ログアウト不可

「……あれ、俺はいったい何を」


 暗転していた意識が、不意に戻ってくる。

 だがそれは、本来であれば一瞬でVR空間へと潜っていける程度にフルダイブ慣れしている紅には珍しいことだった。


「おかしいな、ダイブするのにこんな手間取るなんて……」


 それに……確か昼の13時くらいにログインしたはずなのだが、時計が示した時間は既に夕方の18時。およそ5時間ほど、記憶に欠落がある。


「なんだ、今の……ってなんだこれ!?」


 はじめに気付いた違和感は、声。

 すでに変声期を終えた紅のものよりも、明らかに高いその声は……まぎれも無く、女の子のもの。


 曲線が多用された小さな身体と、長い髪に高い声。

 鏡が無いためそれ以上は分からないが……明らかに、小柄な少女のものだ。


「とりあえず、一旦ログアウトして……」


 宙に報告しよう。

 そう思って伸ばした指が、止まる。


 誇張ではなく、ひっ……と悲鳴が漏れかけた。

 本来ログアウトに使用するであろうボタンが、色を失って灰色になり、押しても反応しないからだ。




 ――ログアウト不可。




 過去、数多のゲームや小説で見受けられた設定だが、だからこそ自分の身に降りかかった際、嫌な考えが脳裏を駆け巡る。



「ちょっと、父さん! おい親父!?」


 半ばパニックに陥りかけた紅が、慌てて今回の元凶である父親を呼ぶ。


 返答は……思いの外、すぐにあった。


『大丈夫、モニターしてるよ。それにしても紅さん、ずいぶんと可愛い声だね?』

「息子が女の子の声になってて、第一声がそれかよ……」


 やけにマイペースな宙の言葉に、思わずずっこけてしまい、だがおかげで少し落ち着いた。

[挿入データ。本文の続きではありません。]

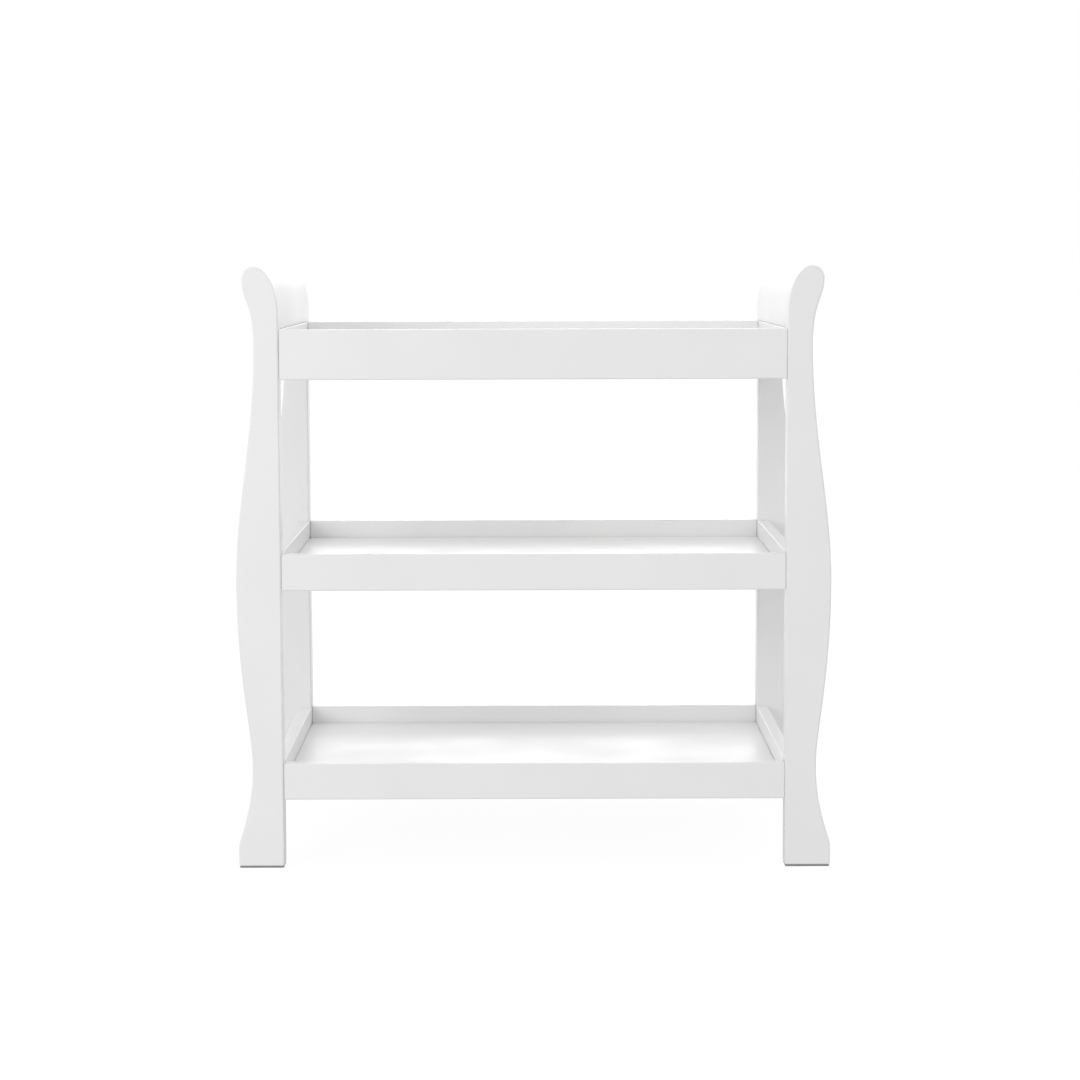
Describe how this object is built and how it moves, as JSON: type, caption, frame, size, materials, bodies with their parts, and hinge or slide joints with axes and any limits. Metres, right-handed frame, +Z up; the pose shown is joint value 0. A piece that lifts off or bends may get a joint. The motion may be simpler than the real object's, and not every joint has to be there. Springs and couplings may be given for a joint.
{
  "type": "changing table",
  "caption": "Open changing table: a railed tray on top, two railed shelves below, and S-curved sleigh-shaped end frames with rolled top rails.",
  "frame": {"origin": "on the floor, under the middle of the table", "axes": "+X from the left end to the right end, the front faces -Y, +Z up"},
  "size_m": [0.945, 0.56, 0.958],
  "materials": {
    "white_paint": "satin white paint on solid wood and board",
    "bare_wood": "bare planed wood",
    "steel": "zinc-plated steel",
    "white_plastic": "matte white moulded plastic",
    "dark_rubber": "dark grey rubber"
  },
  "bodies": {
    "root": {"left_front_post": "white_paint", "left_back_post": "white_paint", "right_front_post": "white_paint", "right_back_post": "white_paint", "left_head_rail": "white_paint", "right_head_rail": "white_paint", "left_top_side_rail": "white_paint", "left_middle_side_rail": "white_paint", "left_bottom_side_rail": "white_paint", "right_top_side_rail": "white_paint", "right_middle_side_rail": "white_paint", "right_bottom_side_rail": "white_paint", "top_front_rail": "white_paint", "top_back_rail": "white_paint", "middle_front_rail": "white_paint", "middle_back_rail": "white_paint", "bottom_front_rail": "white_paint", "bottom_back_rail": "white_paint", "top_deck": "white_paint", "middle_deck": "white_paint", "bottom_deck": "white_paint", "top_front_cleat": "bare_wood", "top_back_cleat": "bare_wood", "middle_front_cleat": "bare_wood", "middle_back_cleat": "bare_wood", "bottom_front_cleat": "bare_wood", "bottom_back_cleat": "bare_wood", "left_locating_dowels": "bare_wood", "right_locating_dowels": "bare_wood", "left_end_frame_dowels": "bare_wood", "right_end_frame_dowels": "bare_wood", "left_rail_bolts": "steel", "right_rail_bolts": "steel", "left_cross_nuts": "steel", "right_cross_nuts": "steel", "top_cleat_screws": "steel", "middle_cleat_screws": "steel", "bottom_cleat_screws": "steel", "left_bolt_caps": "white_plastic", "right_bolt_caps": "white_plastic", "left_front_foot_pad": "dark_rubber", "left_back_foot_pad": "dark_rubber", "right_front_foot_pad": "dark_rubber", "right_back_foot_pad": "dark_rubber"}
  },
  "joints": []
}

「はぁ……それより、ログアウトできないんだけど、なんとかできない?」

『すまない、それは無理なんだ』

「……は?」

『紅さん、君の身に起きていることは、全部僕から説明ができることなんだよ。だから、どうか落ち着いて聞いてほしい』


 いつになく真剣なトーンで語る宙の言葉に、ゴクリと唾を飲み込んで耳を傾ける。


『その前に……多分、紅さんの視点だと、何時間か時間が飛んだんじゃないかな?』

「あ、うん。だいたい5時間くらいかな?」

『それ、こちらが移動中だったからなんだ……紅さんの身体は今、クレイドルに収容したまま市内の大学病院内にある。そして今は、紅さんの体をクレイドルから動かすことはできないんだ』

「なっ、ん……!?」

『ああ、でも、予定の範疇のことなんだよ。僕も今病院に同行して、紅さんの容態は随時チェックしているから安心して?』


 そこで一度言葉を切った宙が、真剣な目で紅を見つめる。そのいつもと全く違う様子に、紅は思わず声を詰まらせた。

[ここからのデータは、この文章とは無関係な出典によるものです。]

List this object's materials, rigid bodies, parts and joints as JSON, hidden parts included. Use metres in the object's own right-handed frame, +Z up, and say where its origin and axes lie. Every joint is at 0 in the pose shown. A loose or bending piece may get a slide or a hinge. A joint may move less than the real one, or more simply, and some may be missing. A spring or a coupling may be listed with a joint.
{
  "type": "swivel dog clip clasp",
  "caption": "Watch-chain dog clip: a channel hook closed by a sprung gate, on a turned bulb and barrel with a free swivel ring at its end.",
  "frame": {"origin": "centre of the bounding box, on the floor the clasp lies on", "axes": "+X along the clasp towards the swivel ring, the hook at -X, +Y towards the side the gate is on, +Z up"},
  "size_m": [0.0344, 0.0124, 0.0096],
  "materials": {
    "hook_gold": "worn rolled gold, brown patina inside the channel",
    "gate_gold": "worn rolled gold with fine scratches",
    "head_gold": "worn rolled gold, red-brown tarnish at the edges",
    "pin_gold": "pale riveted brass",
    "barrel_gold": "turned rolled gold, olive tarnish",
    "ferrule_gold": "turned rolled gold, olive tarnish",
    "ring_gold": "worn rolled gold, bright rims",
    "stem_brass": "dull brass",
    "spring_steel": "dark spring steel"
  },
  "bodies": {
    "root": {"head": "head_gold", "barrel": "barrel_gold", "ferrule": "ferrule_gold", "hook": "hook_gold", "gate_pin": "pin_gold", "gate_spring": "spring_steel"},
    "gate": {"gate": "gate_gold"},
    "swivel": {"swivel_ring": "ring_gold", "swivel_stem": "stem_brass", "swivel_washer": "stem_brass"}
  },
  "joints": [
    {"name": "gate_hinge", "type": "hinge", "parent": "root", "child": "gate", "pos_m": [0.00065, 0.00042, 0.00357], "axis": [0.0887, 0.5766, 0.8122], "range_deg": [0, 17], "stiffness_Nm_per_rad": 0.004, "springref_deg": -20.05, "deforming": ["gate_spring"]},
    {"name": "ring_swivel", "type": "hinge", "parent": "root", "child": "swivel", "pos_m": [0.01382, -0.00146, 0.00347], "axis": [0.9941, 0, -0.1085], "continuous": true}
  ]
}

『大丈夫。父親として、必ず紅さんのことは守る……だからどうか、信じてほしい』


 そう、怖いほどの真剣な表情で告げる宙に、紅は……


「……分かったよ。信じればいいんだろ! ただし残ってる入学手続きはちゃんとやってくれよ!?」


 せっかく合格した高校を、入学すらできずに辞退なんてごめんだ。

 それに、そんなことになったら、今まさに同じ学校へ進学できるよう頑張っているであろう聖と昴、二人の幼なじみにも申し訳が立たない。


『分かっているよ。しばらくはオンライン登校になるっていうことも、ちゃんと申請しておく』

「……つまり、入学式には間に合わないんだね」


 例えば、病院や自宅から出れない生徒向けの救済措置として整備された、オンライン授業設備。

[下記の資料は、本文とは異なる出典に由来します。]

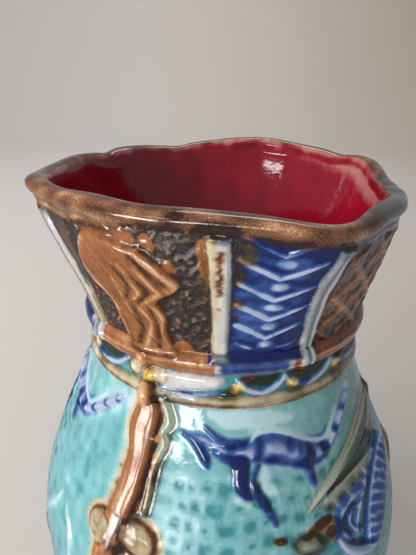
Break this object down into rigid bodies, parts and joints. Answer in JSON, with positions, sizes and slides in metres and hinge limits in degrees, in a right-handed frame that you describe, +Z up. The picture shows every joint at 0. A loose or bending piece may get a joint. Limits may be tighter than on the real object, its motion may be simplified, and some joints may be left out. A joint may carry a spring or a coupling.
{
  "type": "majolica pitcher",
  "caption": "Hollow glazed earthenware pitcher: pear-shaped body with raised branches and beasts, flared four-cornered collar with a pouring lip, and a looped branch handle.",
  "frame": {"origin": "centre of the flat underside of the foot", "axes": "+X towards the pouring lip, -X towards the handle, +Z up along the vessel's axis"},
  "size_m": [0.1721, 0.1352, 0.2047],
  "materials": {
    "majolica_glaze": "glossy coloured lead glazes over moulded relief: turquoise ground, cobalt, cream and brown, with a rose lining"
  },
  "bodies": {
    "root": {"pitcher": "majolica_glaze"}
  },
  "joints": []
}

 余程のことでは許可の下りないその恩恵に、まさか自分があずかる日が来ようとは……と、諦めの心境で溜息を吐くのだった。





「で……だ。俺は、どうすれば良い?」

『まぁ、せっかくだから入学までの一か月間は、好きに遊んでいると良いんじゃないかな。大丈夫、ゲームで死んだらリアルも……なんてことは無いから』


 ちょっと私的な目標もあったけど、ゲーム自体も自信作だからね、と、宙が浮かれた様子で語る。通信機の前で自慢げに胸を張っているのも見て取れた。


「……信じていいんだよね?」

『もちろん。子を殺すための物を熱心に作る親なんて居ないよ。可愛い我が子を、そんなことなんかで失いたくないからね、僕も』

「う……うん、そうだよね」


 面と向かって言われた言葉になんだか照れつつも、父の言葉に嘘は無さそうで、ひとまず信用することにする。


 とりあえず最大の懸念……デスゲームだったりとか、そういうことは無いらしい。はぁあ……と、紅は深々と安堵の息を吐いた。


『マニュアルとかそういうのは、NLDから問題なく閲覧できるはずだよ。ゲームに飽きたら、別の仮想空間にも自由に飛べるはずだし。何かあったらGMコールして、僕に直接繋がるから』

「うん、わかった」

『それじゃ、親に見られてる中じゃあ楽しめないだろうし、ゲーム内の様子のモニタリングは呼ばれるまで切るから。楽しんできてね』


 その返事を最後に、宙との通信がオフラインになる。



 せっかくの、親公認の遊び倒してていいという許可なのだ。

 ならば、可能な限り好きにやらせてもらおうと、止まっていたキャラクリエイトを再開する紅なのだった。